- To: david.lyon@xxxxxxxxxxx
- Subject: Re: Compromised Linux box stories (Re: [SLUG] upgrading complicated installs)
- From: Dean Hamstead <dean@xxxxxxxxxxxxxxx>
- Date: Tue, 03 Jun 2008 10:47:45 +1000
- Cc: slug@xxxxxxxxxxx
- User-agent: Mozilla-Thunderbird 2.0.0.14 (X11/20080509)
At the end of the day... software is judged by whether it works for the
customer or not. Not whether it has a long list of accreditations.
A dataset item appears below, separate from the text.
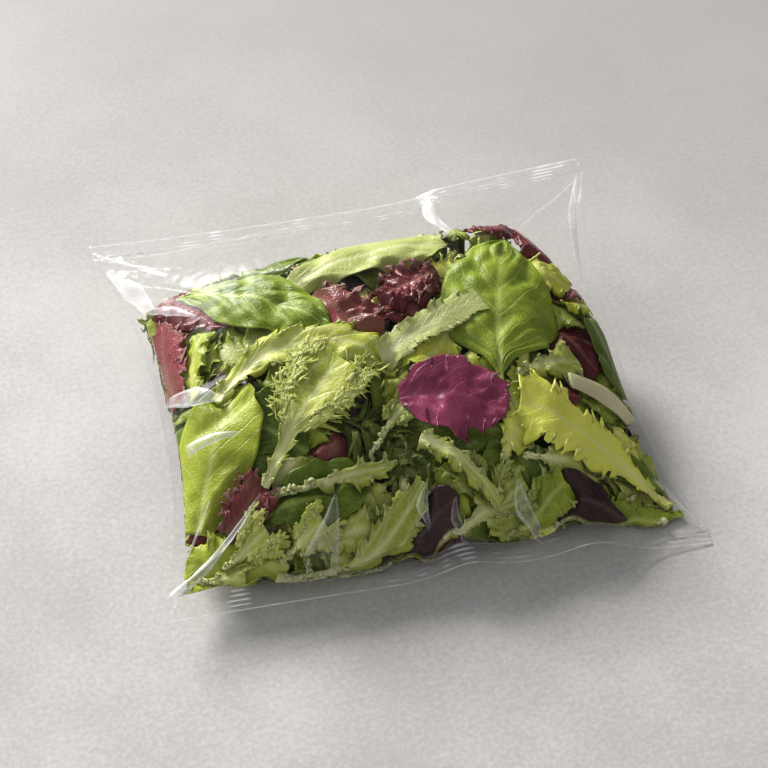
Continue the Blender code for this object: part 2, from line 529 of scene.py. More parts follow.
def margin_angles(s, left, waves, phase):
    """Angles of the margin's waves, uneven along the leaf and different on its two sides: the
    long ones, and the finer frill on them."""
    turn = np.where(left, phase[4], phase[5])
    angle = 2 * math.pi * waves * s + turn + 0.9 * np.sin(5.1 * s + phase[6])
    angle = angle + 0.5 * np.sin(11 * s + phase[7])
    return angle, 2.6 * angle + phase[8] + 0.6 * np.sin(23 * s + phase[9])


def rib_closeness(s, t, half, rib, ribs):
    """1 on a rib and falling off beside it as a bell curve. Side ribs leave the middle one near
    the cut end and are weaker."""
    near = 0
    for place in ribs:
        strength = 1.0 if place == 0 else 0.6
        distance = (t - place * np.minimum(1, 1.6 * s)) * half
        rib_half = rib * strength * (1.15 - 0.9 * s)
        near = np.maximum(near, strength * np.exp(-((distance / rib_half) ** 2)))
    return near


def blade(length, width, draw, outline, rows, columns, lobes=0, lobe=0.0, teeth=0, tooth=0.0,
          ruffle=0.0, waves=4.0, frill=0.0, cup=0.0, puff=0.0, veins=6, rib=1.2 * MM,
          thick=0.35 * MM, irregular=0.10, crumple=1.0 * MM, ribs=(0.0,), detail=1.0):
    """Sheet of one leaf, lying along x from 0 to its length, with its own height over it.

    Half width is the outline times a slow random factor for each margin, cut by lobes and by
    finer teeth that both fade inwards. Height is a cup, the margin's waves, the puffs between
    the veins and a slow crumple, added up."""
    rows = max(12, int(rows * detail))
    columns = max(9, int(columns * detail) // 2 * 2 + 1)
    s = np.linspace(0, 1, rows)[:, None]
    t = np.linspace(-1, 1, columns)[None, :]
    t = np.sign(t) * np.abs(t) ** 0.85
    edge = np.abs(t)
    phase = draw.uniform(0, 2 * math.pi, 12)
    left = t < 0
    full = profile(outline, s)
    slow = np.sin(7 * s + phase[0]) * 0.6 + np.sin(15 * s + phase[1]) * 0.4
    other = np.sin(8 * s + phase[2]) * 0.6 + np.sin(13 * s + phase[3]) * 0.4
    half = width / 2 * full * (1 + irregular * np.where(left, slow, other))
    along = length * s + 0 * t
    if lobes:
        big = np.where(left, saw(s, lobes, draw), saw(s, lobes * 0.9, draw))
        half = half * (1 - lobe * edge**1.6 * (1 - big))
        along = along + length / lobes * 0.45 * edge**2 * (big - 0.4) * full
    if teeth:
        fine = np.where(left, saw(s, teeth, draw), saw(s, teeth * 0.94, draw))
        half = half * (1 - tooth * edge**5 * (1 - fine))
        along = along + length / teeth * 0.5 * edge**6 * (fine - 0.3)
    across = t * half
    angle, fine_angle = margin_angles(s, left, waves, phase)
    waving = ruffle * edge**2.2 * np.minimum(1, full * 2.2)
    frilling = frill * edge**4
    height = waving * np.sin(angle) + frilling * np.sin(fine_angle) + cup * half * edge**1.8
    along = along + 0.5 * waving * np.cos(angle) + 0.8 * frilling * np.cos(fine_angle)
    across = across - np.sign(t) * 0.5 * waving * (0.5 + 0.5 * np.cos(2 * angle))
    between = ((s - edge * 0.35) * veins + 0.5) % 1
    puffs = (1 - (2 * np.abs(between - 0.5)) ** 2.2) * np.minimum(1, 6 * edge) * (1 - edge**3)
    patchy = 0.6 + 0.4 * np.sin(29 * s + 7 * t + phase[10])
    height = height + puff * puffs * patchy * np.minimum(1, full * 3)
    seed = int(phase[11] * 1000)
    slow_waves = waves_of(along, across, 30 * MM, seed, 5)
    quick_waves = waves_of(along, across, 11 * MM, seed + 1, 5)
    height = height + crumple * (slow_waves + 0.35 * quick_waves * np.minimum(1, 3 * edge))
    near = rib_closeness(s, t, half, rib, ribs)
    height = height - 0.25 * rib * near * (1 - s)
    thickness = thick + 0.9 * rib * near * (1 - s) ** 0.8 + 0 * across
    number = draw.uniform()
    marks = np.stack(np.broadcast_arrays(s, t, near * (1 - 0.55 * s), number), -1)
    return {"x": along[None], "y": across[None], "h": height[None], "thick": thickness[None],
            "marks": marks[None]}


outlines = {
    "oval": ((0, 0.10), (0.12, 0.42), (0.35, 0.92), (0.55, 1.0), (0.78, 0.78), (0.92, 0.42),
             (1, 0.03)),
    "baby": ((0, 0.05), (0.16, 0.055), (0.23, 0.22), (0.36, 0.86), (0.52, 1.0), (0.72, 0.90),
             (0.90, 0.55), (1, 0.05)),
    "spoon": ((0, 0.12), (0.25, 0.22), (0.5, 0.62), (0.75, 1.0), (0.9, 0.85), (1, 0.25)),
    "long": ((0, 0.25), (0.2, 0.5), (0.5, 0.9), (0.75, 1.0), (0.92, 0.6), (1, 0.05)),
    "fan": ((0, 0.14), (0.2, 0.25), (0.5, 0.72), (0.8, 1.0), (0.94, 0.9), (1, 0.45)),
    "cut": ((0, 0.8), (0.1, 0.9), (0.5, 1.0), (0.9, 0.85), (1, 0.8)),
    "square": ((0, 0.65), (0.25, 0.95), (0.6, 1.0), (0.97, 0.75), (1, 0.72)),
    "broad": ((0, 0.35), (0.2, 0.75), (0.5, 1.0), (0.8, 0.9), (0.95, 0.5), (1, 0.2)),
    "frisee": ((0, 0.12), (0.3, 0.22), (0.6, 0.55), (0.85, 1.0), (1, 0.55)),
    "stem": ((0, 0.85), (0.5, 1.0), (1, 0.8)),
}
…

Thats nonsense. Management will continue to buy software and force it
upon their engineers and techs based on the all important
characteristics of...
- market hype
- sales pitches
- pretty colors
- friendships and strategic alliances
- flashy logos and websites
- expensive lunches
- cheapest quote
If you want to find "toomany shiesters out there peddling crap"... I
suggest you go look in the accreditation industry.... is it little more
than selling pretentious scout badges to detract from the quality of the
software ?
open source software does tend to speak for itself. it will tend to get
to a certain stage when it will self cleanse.
Seriously... how many of the worlds best open source projects are
properly "accredited" from the start ?
The difference is, open source will tend to get better. However once you
have paid for some piece of junk software - you may be stuck with it.